**REQUEST:** Render every entry exactly as it appears.

**RECORDS SHOWN:**

○ ○ ○ ○

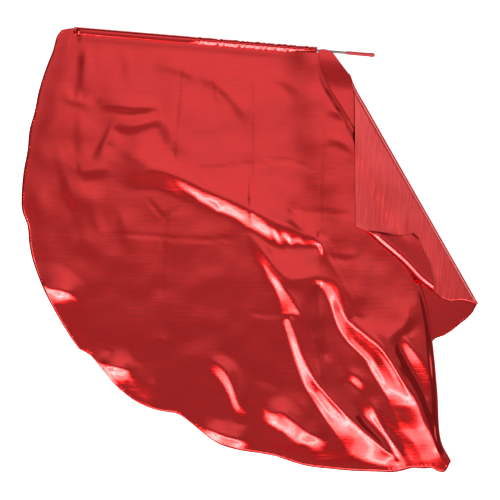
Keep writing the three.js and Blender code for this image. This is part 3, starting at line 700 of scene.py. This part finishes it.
# %% Faces of the whole sheet
columns, rows = sheet.shape[:2]
grid = np.arange(columns * rows).reshape(columns, rows)
round_rod = columns * rows + np.arange(pocket[..., 0].size).reshape(pocket.shape[:2])
ring = np.concatenate([grid[first:last, :1], round_rod], 1)
quads = np.concatenate([
    np.stack([grid[:-1, :-1], grid[:-1, 1:], grid[1:, 1:], grid[1:, :-1]], -1).reshape(-1, 4),
    np.stack([ring[:-1, :-1], ring[1:, :-1], ring[1:, 1:], ring[:-1, 1:]], -1).reshape(-1, 4),
])
points = np.concatenate([sheet.reshape(-1, 3), pocket.reshape(-1, 3)])
print("points", len(points), "faces", len(quads))

# %% [markdown]
# ## The weave's own direction
#
# The cloth has fine ribs that run with the rod. Where it is folded over, the ribs turn with it, so
# the pattern can't be read from the room: every part gets its place on the flat cut cloth as a UV.
# Each fold mirrors the plan across its own line, and the mirrors are carried on from part to part.
# The strip tucked under the pleat is modelled narrower than the ribs say it is, so the pattern is
# stretched at its hidden back fold. Unfolded like this, the sheet is within 3% of its cut.

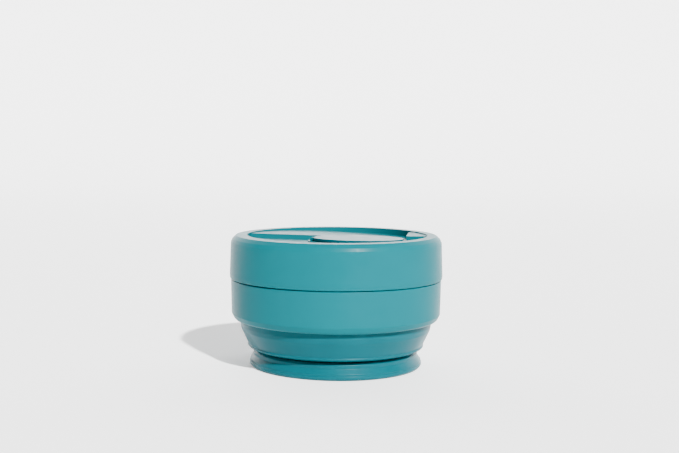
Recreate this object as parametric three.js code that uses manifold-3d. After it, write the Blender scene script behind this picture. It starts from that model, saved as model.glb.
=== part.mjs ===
// Collapsible travel cup, stored flat: a folding silicone cup in a rigid grip sleeve, with a
// screw-on lid and a hinged silicone stopper. Millimetres, +Z up, origin on the table under the axis.
import * as THREE from "three";
import { mergeVertices } from "three/addons/utils/BufferGeometryUtils.js";
import Module from "manifold-3d";

// ---- driving dimensions ----
const SLEEVE_R = 50.3; // largest radius of the grip sleeve
const LID_R = 50.86; // largest radius of the lid, just above its lower edge
const TOP = 62.4; // height of the folded cup with its lid on
const PARTING = 41.8; // height of the joint line between lid and sleeve
const SLEEVE_FOOT = 22.5; // height of the sleeve's lower edge
const SEGMENTS = 64; // facets of every turned piece
const FIT = 0.3; // air between pieces that touch on the real cup
const WALL = 2.2; // wall of a stiff silicone tier
const WEB = 0.7; // wall of a thin folding web

// Silicone tiers: each fits inside the one above it, with a folded web in the gap between them.
const FOLD_TOP = 29.2; // height of the top edge of the two lower tiers when folded
const FOLD_FOOT = 9.9; // height where both folded webs meet the tier outside them
const HOOP_FOOT = 9.0; // lower edge of the upper tier's cone
const HOOP_FOOT_R = 41.5; // its outer radius there
const HOOP_FOOT_IN = 39.9; // its inner radius there
const MIDDLE_R = { foot: 36.4, top: 37.2 }; // outer radius of the middle tier
const BASE_R = { foot: 31.6, top: 32.3 }; // outer radius of the base tier's wall
const FOOT_R = 41.3; // flared foot
const NECK_R = 39.3; // waist between foot and hoop
const FLOOR = 4.0; // inside floor of the cup

// Neck of the sleeve, which the lid screws onto.
const NECK_OUT = 47.9;
const NECK_IN = 46.0;
const NECK_TOP = 51.6;
const RIM_R = 47.6; // flange of the cup that rests on the neck
const RIM_TOP = NECK_TOP + FIT + 2.0;

// Lid.
const SKIRT_IN = 49.1; // inner radius of the skirt
const SEAL_TOP = RIM_TOP + FIT + 1.4;
const LID_SEAT = SEAL_TOP + FIT; // face above the sealing ring
const CEILING = 56.3; // underside of the deck inside the sealing ring
const RECESS = { x: 0.5, y: 0.8, r: 43 }; // inner edge of the raised rim
const DECK_DROP = 1.95; // depth of the sloping deck below the rim at the axis
const DECK_SLOPE = 0.036; // fall of the deck towards +X
const WELL_STEP = 2.0; // step from the deck down to the well in front of it
const WELL_Z = 58.2; // the well's level floor, where its slope would take it lower
const LANDING_DROP = 0.5; // depth of the landing below the rim

// Thread: three starts, turned by hand through one turn to free the lid.
const STARTS = 3;
const LEAD = 15;
const RIDGE = { width: 1.2, sink: 0.2, height: 0.85 };
const THREAD_Z = 43.8; // lower edge of each sleeve ridge where it begins
const SLEEVE_RIDGE_ARC = 100;
const LID_RIDGE_ARC = 60;
const LID_RIDGE_LAG = 20; // how far round from the start of its mate each lid ridge begins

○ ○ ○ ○

**TASK SOLUTION:**
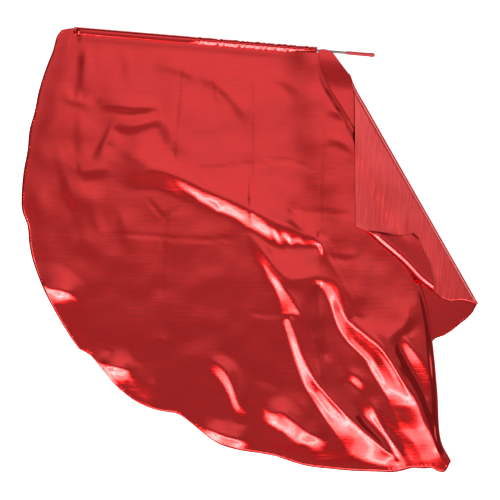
Keep writing the three.js and Blender code for this image. This is part 3, starting at line 700 of scene.py. This part finishes it.
# %% Faces of the whole sheet
columns, rows = sheet.shape[:2]
grid = np.arange(columns * rows).reshape(columns, rows)
round_rod = columns * rows + np.arange(pocket[..., 0].size).reshape(pocket.shape[:2])
ring = np.concatenate([grid[first:last, :1], round_rod], 1)
quads = np.concatenate([
    np.stack([grid[:-1, :-1], grid[:-1, 1:], grid[1:, 1:], grid[1:, :-1]], -1).reshape(-1, 4),
    np.stack([ring[:-1, :-1], ring[1:, :-1], ring[1:, 1:], ring[:-1, 1:]], -1).reshape(-1, 4),
])
points = np.concatenate([sheet.reshape(-1, 3), pocket.reshape(-1, 3)])
print("points", len(points), "faces", len(quads))

# %% [markdown]
# ## The weave's own direction
#
# The cloth has fine ribs that run with the rod. Where it is folded over, the ribs turn with it, so
# the pattern can't be read from the room: every part gets its place on the flat cut cloth as a UV.
# Each fold mirrors the plan across its own line, and the mirrors are carried on from part to part.
# The strip tucked under the pleat is modelled narrower than the ribs say it is, so the pattern is
# stretched at its hidden back fold. Unfolded like this, the sheet is within 3% of its cut.

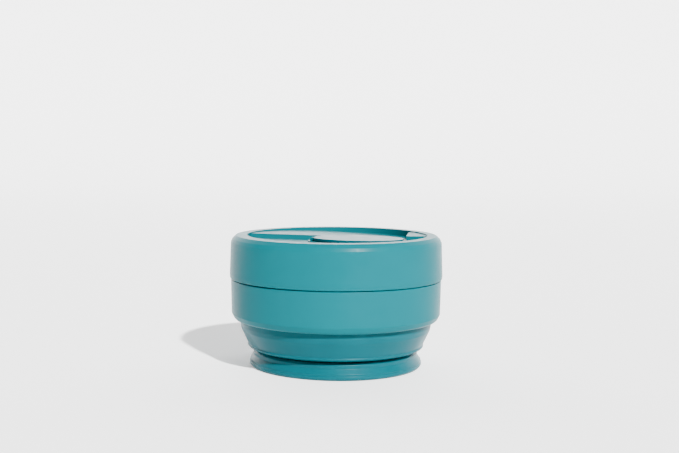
Recreate this object as parametric three.js code that uses manifold-3d. After it, write the Blender scene script behind this picture. It starts from that model, saved as model.glb.
=== part.mjs ===
// Collapsible travel cup, stored flat: a folding silicone cup in a rigid grip sleeve, with a
// screw-on lid and a hinged silicone stopper. Millimetres, +Z up, origin on the table under the axis.
import * as THREE from "three";
import { mergeVertices } from "three/addons/utils/BufferGeometryUtils.js";
import Module from "manifold-3d";

// ---- driving dimensions ----
const SLEEVE_R = 50.3; // largest radius of the grip sleeve
const LID_R = 50.86; // largest radius of the lid, just above its lower edge
const TOP = 62.4; // height of the folded cup with its lid on
const PARTING = 41.8; // height of the joint line between lid and sleeve
const SLEEVE_FOOT = 22.5; // height of the sleeve's lower edge
const SEGMENTS = 64; // facets of every turned piece
const FIT = 0.3; // air between pieces that touch on the real cup
const WALL = 2.2; // wall of a stiff silicone tier
const WEB = 0.7; // wall of a thin folding web

// Silicone tiers: each fits inside the one above it, with a folded web in the gap between them.
const FOLD_TOP = 29.2; // height of the top edge of the two lower tiers when folded
const FOLD_FOOT = 9.9; // height where both folded webs meet the tier outside them
const HOOP_FOOT = 9.0; // lower edge of the upper tier's cone
const HOOP_FOOT_R = 41.5; // its outer radius there
const HOOP_FOOT_IN = 39.9; // its inner radius there
const MIDDLE_R = { foot: 36.4, top: 37.2 }; // outer radius of the middle tier
const BASE_R = { foot: 31.6, top: 32.3 }; // outer radius of the base tier's wall
const FOOT_R = 41.3; // flared foot
const NECK_R = 39.3; // waist between foot and hoop
const FLOOR = 4.0; // inside floor of the cup

// Neck of the sleeve, which the lid screws onto.
const NECK_OUT = 47.9;
const NECK_IN = 46.0;
const NECK_TOP = 51.6;
const RIM_R = 47.6; // flange of the cup that rests on the neck
const RIM_TOP = NECK_TOP + FIT + 2.0;

// Lid.
const SKIRT_IN = 49.1; // inner radius of the skirt
const SEAL_TOP = RIM_TOP + FIT + 1.4;
const LID_SEAT = SEAL_TOP + FIT; // face above the sealing ring
const CEILING = 56.3; // underside of the deck inside the sealing ring
const RECESS = { x: 0.5, y: 0.8, r: 43 }; // inner edge of the raised rim
const DECK_DROP = 1.95; // depth of the sloping deck below the rim at the axis
const DECK_SLOPE = 0.036; // fall of the deck towards +X
const WELL_STEP = 2.0; // step from the deck down to the well in front of it
const WELL_Z = 58.2; // the well's level floor, where its slope would take it lower
const LANDING_DROP = 0.5; // depth of the landing below the rim

// Thread: three starts, turned by hand through one turn to free the lid.
const STARTS = 3;
const LEAD = 15;
const RIDGE = { width: 1.2, sink: 0.2, height: 0.85 };
const THREAD_Z = 43.8; // lower edge of each sleeve ridge where it begins
const SLEEVE_RIDGE_ARC = 100;
const LID_RIDGE_ARC = 60;
const LID_RIDGE_LAG = 20; // how far round from the start of its mate each lid ridge begins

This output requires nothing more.